De bevindingen in dit onderzoek geven ons aanleiding tot het formuleren van een aantal aandachtspunten.

  1. Het belang van heldere en eenduidige processen in het Europees economisch bestuur en een sluitende en stabiele verantwoording van de lidstaten omtrent naleving van de gemaakte afspraken is evident.
  2. Het belang van meer transparantie en vereenvoudiging van het Europees economisch bestuur dringt zich op, juist om voorwaarden te creëren om tot een effectiever handhaving te komen. Kabinet en parlement kunnen ervoor pleiten om meer consistentie aan te brengen in het Europees economisch bestuur, overlap te verwijderen en de procedures waar mogelijk te vereenvoudigen.
  3. Om meer transparantie te bevorderen kan op korte termijn een aantal stappen worden overwogen.

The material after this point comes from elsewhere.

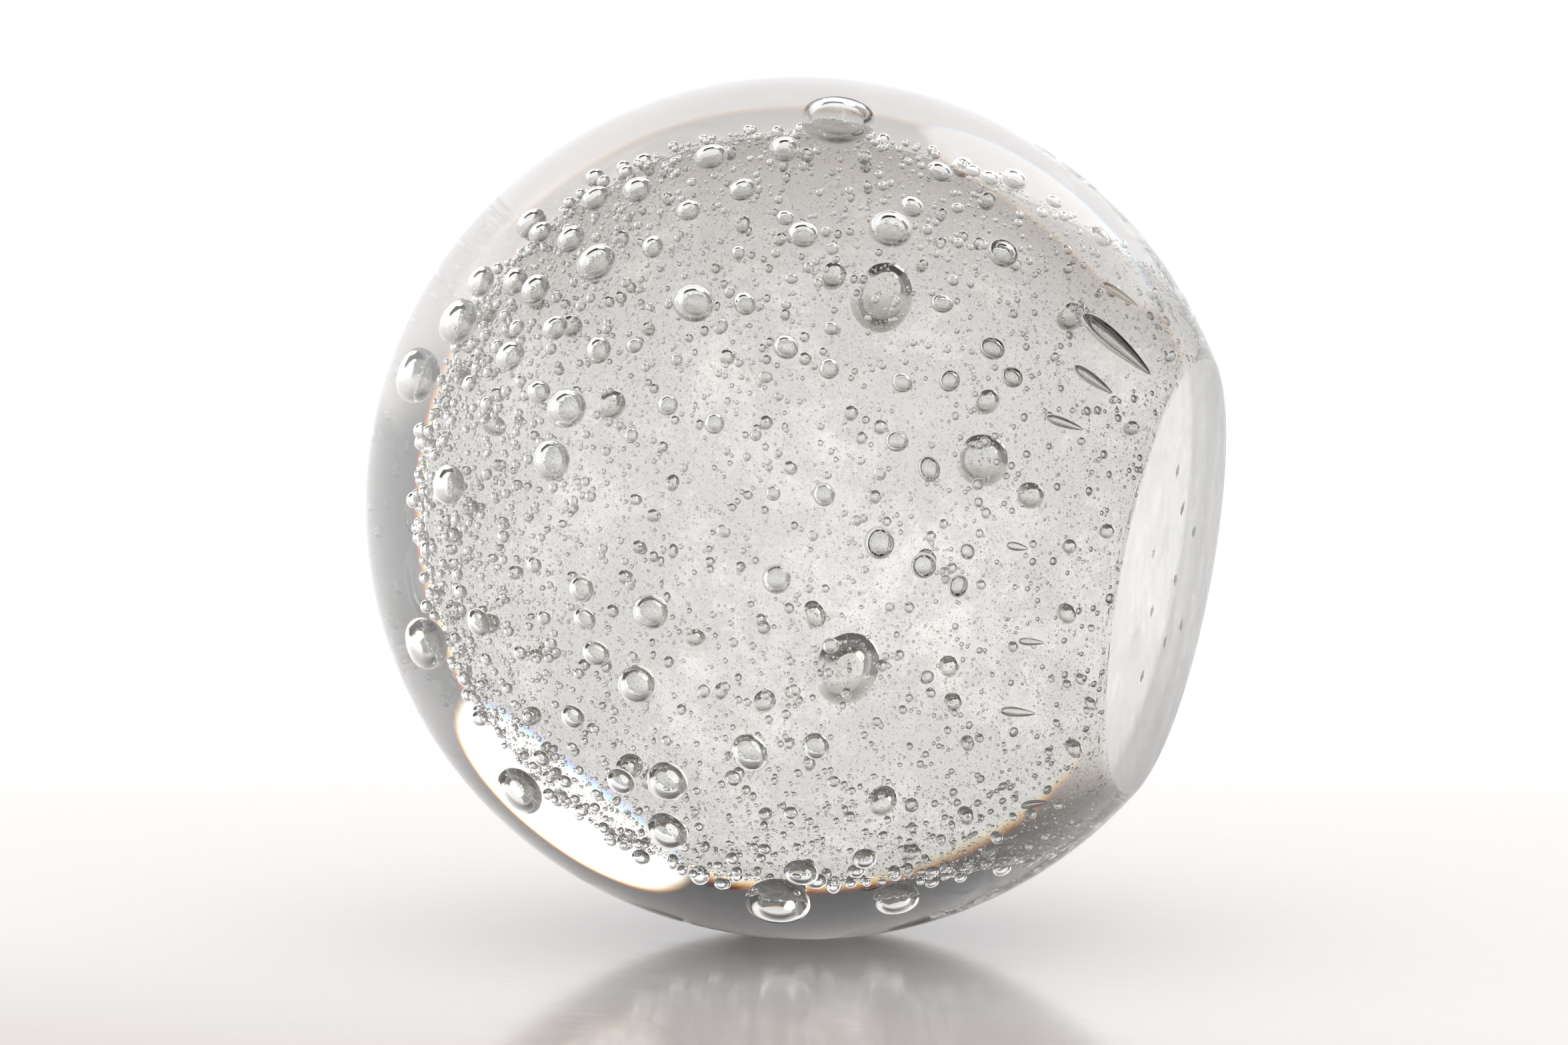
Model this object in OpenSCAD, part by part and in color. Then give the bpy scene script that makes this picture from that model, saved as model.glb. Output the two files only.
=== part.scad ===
// Bubble-glass paperweight: a near-spherical hand-gathered ball that stands on a ground flat base.
// The first gather is round above and drawn in a little to its ground neck. It is dusted so that a
// veil of fine seeds forms on it, and a second, clear gather is cased over it. Larger bubbles are
// trapped on the veil, under the clear casing.
// +Z is up. The origin is the centre of the ground base.

/* [Ball] */
// Largest diameter of the ball, across its middle
ball_d = 76; // [70:1:84]
// Height from the ground base to the top of the dome
height = 72; // [70:1:74]
// Diameter of the ground flat base
base_d = 38.8; // [36:0.2:42]
// Height of the plain band between the dome and the shoulder
band_h = 0.8; // [0.4:0.1:1.5]
// Width of the fine bevel round the ground base
bevel = 0.25; // [0.1:0.05:0.5]

/* [First gather] */
// Diameter of the veil of seeds, across the round part of the first gather
veil_d = 43.5; // [40:0.5:46]
// Thickness of the veil of seeds
veil_t = 0.3; // [0.2:0.05:0.6]
// Diameter of the gather's neck where the base is ground through it
neck_d = 37.4; // [30:0.2:37.6]

/* [Bubbles] */
// Glass between a trapped bubble and the veil that it rests on
bubble_gap = 0.12; // [0.08:0.02:0.2]
// Number of places for small bubbles, spread evenly round the veil
small_count = 180; // [60:10:200]
// Smallest diameter of a small bubble
small_d_min = 0.6; // [0.5:0.1:0.9]
// Largest diameter of a small bubble
small_d_max = 1.3; // [1.0:0.1:1.6]
// Number of long bubbles drawn out along the neck
drawn_count = 16; // [8:1:20]
// Seed of the scattered bubbles, so that the ball is always the same one
scatter_seed = 7; // [1:1:40]

/* [Ground base] */
// Number of bubbles that the grinding has opened into pits
pit_count = 9; // [4:1:12]
// Radius of the sphere that hollows a pit
pit_r = 0.6; // [0.5:0.1:1.0]

/* [Hidden] */
$fn = 96;

ball_r = ball_d / 2;
base_r = base_d / 2;
mid_z = height - ball_r;                // the dome's centre
shoulder_z = mid_z - band_h;            // the shoulder arc's centre
// The shoulder arc leaves the band squarely and ends on the rim of the base.
shoulder_x = (ball_r^2 - base_r^2 - shoulder_z^2) / (2 * (ball_r - base_r));
shoulder_r = ball_r - shoulder_x;
veil_r = veil_d / 2;
core_r = veil_r - veil_t;
neck_r = neck_d / 2;
core_neck_r = neck_r - veil_t;
golden_turn = 137.508;                  // degrees between neighbours on an even spiral
show_side = -45;                        // degrees from +X to the side that is meant to be seen
pit_spread = 3.5;                       // distance of the first pit from the axis
tail_share = 0.35;                      // thickness of a drawn bubble's tail, as a share of its head

// Where the bubbles that stand out rest on the veil: degrees round the axis from the show side,
// degrees above the ball's middle, and diameter. Each is placed by hand. The last row of LARGE lies
// on the far side.
LARGE = [
    [92, 5, 4.6], [46, 35, 2.8], [34, 12, 3.0], [11, 32, 3.0], [0, 33, 3.0],
    [61, -16, 3.1], [67, -34, 2.4], [-4, -32, 2.4], [64, 70, 3.2], [140, 78, 3.0],
    [-15, 62, 2.8], [-24, 8, 2.8], [-39, 10, 3.0], [-60, 5, 3.2], [-76, 7, 3.0],
    [-50, -11, 2.9], [-101, -6, 4.2], [-112, -21, 2.8], [-99, 36, 3.0], [-90, 60, 3.4],
    [155, 8, 2.9], [171, -6, 2.4], [-164, 5, 3.2],
];
MEDIUM = [
    [54, -2, 2.2], [80, 10, 2.3], [78, 22, 2.1], [65, 13, 1.8], [59, 21, 1.7],
    [70, 33, 2.1], [76, 42, 1.8], [60, 44, 2.0], [92, 55, 2.0], [78, 53, 1.6],
    [46, 49, 2.2], [57, 56, 1.9], [31, 41, 1.9], [26, 51, 2.2], [15, 41, 1.8],
    [24, 29, 2.0], [29, -7, 1.9], [14, 12, 1.6], [12, 2, 1.6], [36, 3, 1.8],
    [49, 25, 1.7], [72, -16, 1.7], [48, -30, 1.6], [27, -16, 1.6], [41, -40, 1.9],
    [36, -44, 1.7], [31, -36, 1.7], [28, -29, 1.6], [12, -37, 1.9], [16, -31, 1.7],
    [3, -21, 1.7], [98, -39, 1.8], [108, -20, 1.6], [90, -14, 1.7], [-14, -15, 2.2],
    [-24, 23, 2.0], [-30, 22, 1.7], [-36, 19, 2.0], [-48, -23, 2.1], [-54, 24, 1.8],
    [-66, 15, 2.0], [-48, 48, 1.9], [-7, -39, 2.0], [-10, -44, 1.7], [-85, -25, 1.7],
    [-90, -13, 2.2], [90, 66, 1.9],
];
// The bubbles that are drawn out furthest along the neck: as above, then the length, and how many
// degrees each leans away from the straight way down the neck
LONG = [
    [55, -54, 2.6, 9.0, -15], [43, -53, 1.4, 4.4, -12],
    [-38, -52, 1.1, 3.2, -6], [-69, -52, 1.1, 2.6, -6],
];

// ---- outlines, drawn as half sections to be turned round the axis ----

// Slope of the neck's side: the angle at which its straight line leaves a round of radius r.
function neck_slope(r, foot) = let (reach = norm([foot, mid_z]))
    atan2(mid_z, foot) - acos(r / reach);

module gather_round(r, foot) {
    slope = neck_slope(r, foot);
    rotate_extrude() {
        intersection() {
            translate([0, mid_z]) circle(r);
            square([r * 2, mid_z + r * 2]);
        }
        polygon([[0, 0], [foot, 0], [r * cos(slope), mid_z - r * sin(slope)], [0, mid_z]]);
    }
}

module ball_outline() {
    rim_a = asin((shoulder_z - bevel) / shoulder_r);
    intersection() {
        translate([0, mid_z]) circle(ball_r);
        translate([0, mid_z]) square([ball_r * 2, ball_r * 2]);
    }
    translate([0, shoulder_z]) square([ball_r, band_h]);
    intersection() {
        translate([shoulder_x, shoulder_z]) circle(shoulder_r);
        translate([0, bevel]) square([ball_r, shoulder_z - bevel]);
    }
    polygon([[0, 0], [base_r - bevel, 0], [shoulder_x + shoulder_r * cos(rim_a), bevel], [0, bevel]]);
}

// ---- places on the veil ----

veil_slope = neck_slope(veil_r, neck_r);
function away(lon, lat) = [cos(lat) * cos(lon + show_side), cos(lat) * sin(lon + show_side), sin(lat)];
function on_neck(lat) = lat < -veil_slope;
function veil_reach(lat) = on_neck(lat) ? veil_r / cos(lat + veil_slope) : veil_r;
function square_out(lon, lat) = away(lon, on_neck(lat) ? -veil_slope : lat);
function seat(b) = [0, 0, mid_z] + away(b[0], b[1]) * veil_reach(b[1])
    + square_out(b[0], b[1]) * (b[2] / 2 + bubble_gap);

PLACED = concat(LARGE, MEDIUM, LONG);
function clear_of(b, others, room) =
    min([for (o = others) norm(seat(b) - seat(o)) - (b[2] + o[2]) / 2]) > room;

small_scatter = rands(-1, 1, 3 * small_count, scatter_seed);
small_top = 78;                         // degrees: the scatter stays off the very top
small_low = sin(-44);                   // and off the neck, where bubbles are drawn out
small_room = 0.35;                      // least glass between a small bubble and a placed one
drawn_room = 3;                         // the same for a drawn bubble, which is longer than it is wide
SMALL = [for (i = [0:small_count - 1])
    let (lift = small_low + (sin(small_top) - small_low) * (i + 0.5) / small_count,
        b = [i * golden_turn + 5 * small_scatter[3 * i],
            asin(lift) + 2 * small_scatter[3 * i + 1],
            small_d_min + (small_d_max - small_d_min) * pow(abs(small_scatter[3 * i + 2]), 1.5)])
    if (clear_of(b, PLACED, small_room)) b];

drawn_scatter = rands(0, 1, 3 * drawn_count, scatter_seed + 1);
DRAWN = [for (i = [0:drawn_count - 1])
    let (b = [i * 360 / drawn_count + 9 * drawn_scatter[3 * i],
            -48 - 9 * drawn_scatter[3 * i + 1],
            0.7 + 0.6 * drawn_scatter[3 * i + 2], 1.9 + 2 * drawn_scatter[3 * i], 0])
    if (clear_of(b, PLACED, drawn_room)) b];

module round_bubble(b) translate(seat(b)) sphere(d = b[2]);

// A bubble drawn out along the neck: a drop of diameter b[2] and length b[3], thin end to the base,
// leaning by b[4].
module drawn_bubble(b) {
    head_r = b[2] / 2;
    tail_r = head_r * tail_share;
    head_z = b[3] / 2 - head_r;
    tail_z = tail_r - b[3] / 2;
    lean = asin((head_r - tail_r) / (head_z - tail_z));
    translate(seat(b)) rotate([0, 0, b[0] + show_side]) rotate([0, veil_slope, 0]) rotate([b[4], 0, 0])
        rotate_extrude() {
            half_round(head_r, head_z);
            half_round(tail_r, tail_z);
            polygon([[0, tail_z], [0, head_z],
                [head_r * cos(lean), head_z - head_r * sin(lean)],
                [tail_r * cos(lean), tail_z - tail_r * sin(lean)]]);
        }
}

module half_round(r, z) intersection() {
    translate([0, z]) circle(r);
    translate([0, z - r]) square([r, r * 2]);
}

module large() for (b = LARGE) round_bubble(b);
module medium() for (b = MEDIUM) round_bubble(b);
module small() for (b = SMALL) round_bubble(b);
module drawn() {
    for (b = concat(LONG, DRAWN)) drawn_bubble(b);
}

// ---- sub-parts ----

module outer_casing() color("azure", 0.35) difference() {
    rotate_extrude() ball_outline();
    gather_round(veil_r, neck_r);
    large();
    medium();
    small();
    drawn();
}

module seed_veil() color("whitesmoke", 0.6) difference() {
    gather_round(veil_r, neck_r);
    gather_round(core_r, core_neck_r);
}

module inner_core() color("lightgray", 0.5) difference() {
    gather_round(core_r, core_neck_r);
    for (i = [1:pit_count])
        rotate([0, 0, i * golden_turn])
            translate([pit_spread * sqrt(i), 0, -pit_r * 0.6]) sphere(pit_r);
}

module large_bubbles() color("honeydew", 0.4) large();
module medium_bubbles() color("honeydew", 0.4) medium();
module small_bubbles() color("honeydew", 0.4) small();
module drawn_bubbles() color("darkseagreen", 0.4) drawn();

outer_casing();
seed_veil();
inner_core();
large_bubbles();
medium_bubbles();
small_bubbles();
drawn_bubbles();
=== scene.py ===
"""Bubble-glass paperweight: the looks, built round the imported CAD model."""

import math

import bmesh
import bpy
import numpy as np
from mathutils import Matrix, Vector, noise


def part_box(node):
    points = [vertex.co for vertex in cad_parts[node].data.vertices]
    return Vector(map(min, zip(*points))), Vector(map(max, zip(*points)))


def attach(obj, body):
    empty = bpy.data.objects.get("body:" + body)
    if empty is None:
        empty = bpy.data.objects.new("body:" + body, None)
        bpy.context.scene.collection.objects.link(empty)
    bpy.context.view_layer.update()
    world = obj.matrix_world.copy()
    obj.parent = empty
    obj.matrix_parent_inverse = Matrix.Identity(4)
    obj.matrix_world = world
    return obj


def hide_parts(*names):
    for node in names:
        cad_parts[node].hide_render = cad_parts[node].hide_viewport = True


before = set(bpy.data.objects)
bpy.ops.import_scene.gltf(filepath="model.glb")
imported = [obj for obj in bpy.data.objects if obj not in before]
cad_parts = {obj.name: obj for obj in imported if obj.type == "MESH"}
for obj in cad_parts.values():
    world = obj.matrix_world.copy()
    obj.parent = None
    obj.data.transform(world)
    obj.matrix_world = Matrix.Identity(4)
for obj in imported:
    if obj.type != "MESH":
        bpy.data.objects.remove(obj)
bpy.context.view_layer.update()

MM = 0.001

# ---- sizes that the frame gives, in metres ----

case_lo, case_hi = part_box("outer_casing")
_, veil_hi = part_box("seed_veil")
BALL_R = (case_hi.x - case_lo.x) / 2
MIDDLE = Vector((0, 0, case_hi.z - BALL_R))     # the dome's centre
VEIL_R = veil_hi.z - MIDDLE.z


def radius_at_base(node):
    """Radius of a CAD node's outline in the plane of the ground base."""
    points = [v.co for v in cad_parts[node].data.vertices]
    return max(p.xy.length for p in points if p.z < case_lo.z + 1e-6)


FLAT_R = radius_at_base("outer_casing")
NECK_R = radius_at_base("seed_veil")

# ---- the shoulder, as in the CAD ----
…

Een daarvan is een omvattend overzicht maken dat naast de stand van zaken in de MEOP ook de verschillende onderdelen van het SGP (MLTD/BTP) en de opvolging van de LSA’s door de lidstaten op transparante wijze weergeeft.
  4. (Normering van) Het structureel saldo heeft een prominentere plaats gekregen in het Europees economisch bestuur. De discussie die de Europese Commissie is gestart met betrekking tot een mogelijke harmonisatie van de verslagleggingsstelsels in de EU is hierbij zeer relevant. Dat biedt meer kans op een completere beoordeling van de houdbare overheidsfinanciën dan momenteel het geval is.
  5. In aansluiting op het vorige aandachtspunt is het borgen van kwaliteit van gebruikte begrotingsdata van belang. De verantwoording van lidstaten ten aanzien van hun saldo en schuldpositie vindt plaats door benutting van statistische data.
  6. Specifiek voor lidstaat Nederland blijft een aandachtspunt om de kwaliteit van de financiële informatie die wordt gebruikt bij het opstellen van de Nederlandse EMU-data verder te verbeteren.
  7.  Ten slotte verdient de governance van de Eurogroep aandacht, in het bijzonder de democratische controle en verantwoording. Daarbij is met name van belang dat (de voorzitter van) de Eurogroep geen expliciete democratische inbedding kent binnen de Europese instellingen. Indien gekozen zal worden voor een vast voorzitterschap is hiervoor aandacht gewenst, gelet op de feitelijke taak en positie van de Eurogroep en haar voorzitter in het bouwwerk van het Europees economisch bestuur.

Reactie en nawoord

Reactie ministers van Financiën en Economische Zaken 

De ministers van Financiën en Economische Zaken hebben namens het kabinet op 29 augustus 2014 een gezamenlijke reactie gegeven op ons onderzoek. De ministers onderschrijven de complexiteit van de nu geldende regels in de EU. Zij stellen vraagtekens bij de integrale invoering van EPSAS en de noodzaak van verbetering van Nederlandse EMU-cijfers. Meer verantwoording afleggen door de voorzitter van de Eurogroep is onnodig.

Nawoord Algemene Rekenkamer

Over meer verantwoording afleggen door de voorzitter van de Eurogroep schrijft de Algemene Rekenkamer: juist het informele karakter van de Eurogroep verhoudt zich slecht met zijn invloed op en besluitvorming over de belangrijkste onderdelen van het Europees economisch bestuur. Daarbij gaat het ook over de noodfondsen waarmee eurolanden voor honderden miljarden euro’s garant staan. Uiteindelijk raakt dit aan het budgetrecht van het parlement.